Our estimates for a 10-20 year period indicate that the real price of electricity, with a full decarbonization, will rise by a single digit percentage per year. A previous analysis indicated that electric utility modernization without decarbonization will also produce real price increases in the single digit range. Keep in mind that the electric bill makes up roughly 2% of the average family budget and regulators have the means to shift costs so the greatest burden need not fall on those least able to pay. (Handing out a $500 electricity voucher to every person under the poverty line and charging the expense to electricity consumers would raise the average electric bill by less than 5%. Regulators do not, of course, hand out money, but they can rearrange financial burdens to ease the burden on those in need.)
But here is the catch. If we get an inadvertent replay of 1980s’ regulatory policy, this could throttle the reconstruction of the public electric grid by keeping electricity prices below those necessary to finance an adequate capital program. Why? Because regulators often fear the adverse political consequences of rapidly rising prices. In other words, in some states it may be politically safer to permit the electricity infrastructure to deteriorate in order to keep electric bills down. If that happens we would expect new suppliers, private users, and possibly even municipal utilities (where consumers are willing or able to foot the bills) to step in to fill these gaps. Microgrids, private sources of power generation and expanded municipal services are all likely. If public utility infrastructure, largely investor-owned, deteriorates, energy equity issues will arise. This means that those financially well off will continue to enjoy reliable electricity service through their own often considerable investment while the rest of the population has to rely on an under-financed, deteriorating public grid. This is truly a third world type of scenario.
To sum up:
- The U.S. electricity grid needs to substantially step up its capital spending to meet accumulating challenges, some long ignored.
- The electric industry can still finance these higher costs in the old fashioned way, by charging consumers as it goes along.
- Whatever happens, prices will rise in real terms.
- Letting the grid deteriorate will have uneven social as well as economic consequences. (We used to believe this was not even remotely an option. We are no longer as certain.)

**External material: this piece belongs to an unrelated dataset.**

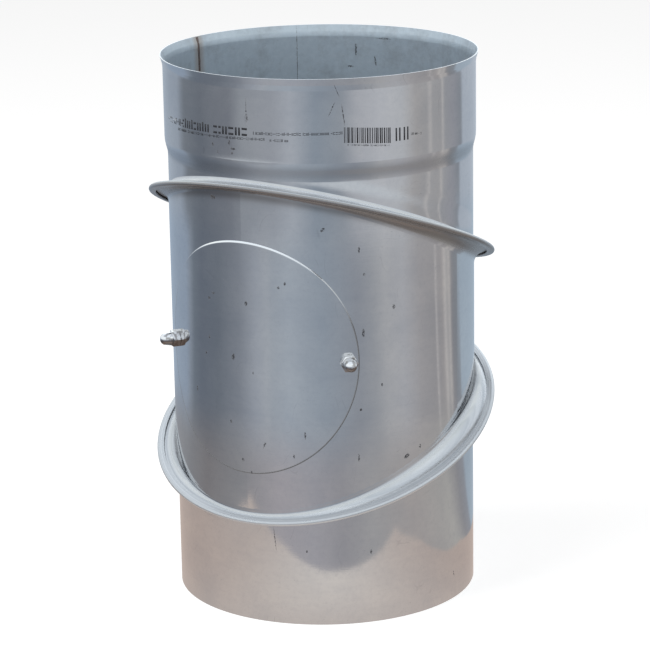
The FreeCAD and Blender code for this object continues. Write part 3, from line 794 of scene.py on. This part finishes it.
def worn_ink():
    """Black marking ink on steel, thin in places, and rubbed on its left end."""
    material, tree, ink = plain_material("marking_ink")
    point = tree.point()
    grain = tree.noise(point, 1500.0, 3.0, 0.6)
    blotch = tree.noise(point, 260.0, 3.0, 0.6)
    rubbed = tree.remap(wall_angle(tree, point), -24.0, -36.0, 0.0, 0.22)
    thin = total(tree, (grain, 0.5), (blotch, 0.5))
    bare = tree.remap(tree.maths("ADD", thin, rubbed), 0.64, 0.74)
    colour = tree.mix(bare, (0.022, 0.022, 0.028, 1), (0.50, 0.51, 0.54, 1))
    tree.plug(ink.inputs["Base Color"], colour)
    tree.plug(ink.inputs["Metallic"], bare)
    tree.plug(ink.inputs["Roughness"], tree.remap(bare, 0.0, 1.0, 0.42, 0.12))
    add_bump(tree, ink, tree.maths("MULTIPLY", grain, 0.000004))
    return material


def dress(node, material):
    mesh = nodes[node].data
    mesh.materials.clear()
    mesh.materials.append(material)


def wall_point(angle, reach, z):
    """A place at an angle in degrees from the cover's side, a radius and a height."""
    turn = math.radians(angle)
    return Vector((reach * math.sin(turn), -reach * math.cos(turn), z))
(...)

We don’t know how to account for the U.S. electricity industry’s slow motion embrace of new growth objectives that should reinvigorate an otherwise sluggish, low growth industry. Timidity, politics, short termism, culture, climate denial, insufficient commitment to science and technology, or just plain lack of vision? We cannot blame an inability to finance the transition for this slow walking. The electric industry can ultimately raise all the capital it needs using tried and true techniques—if it finally gets moving.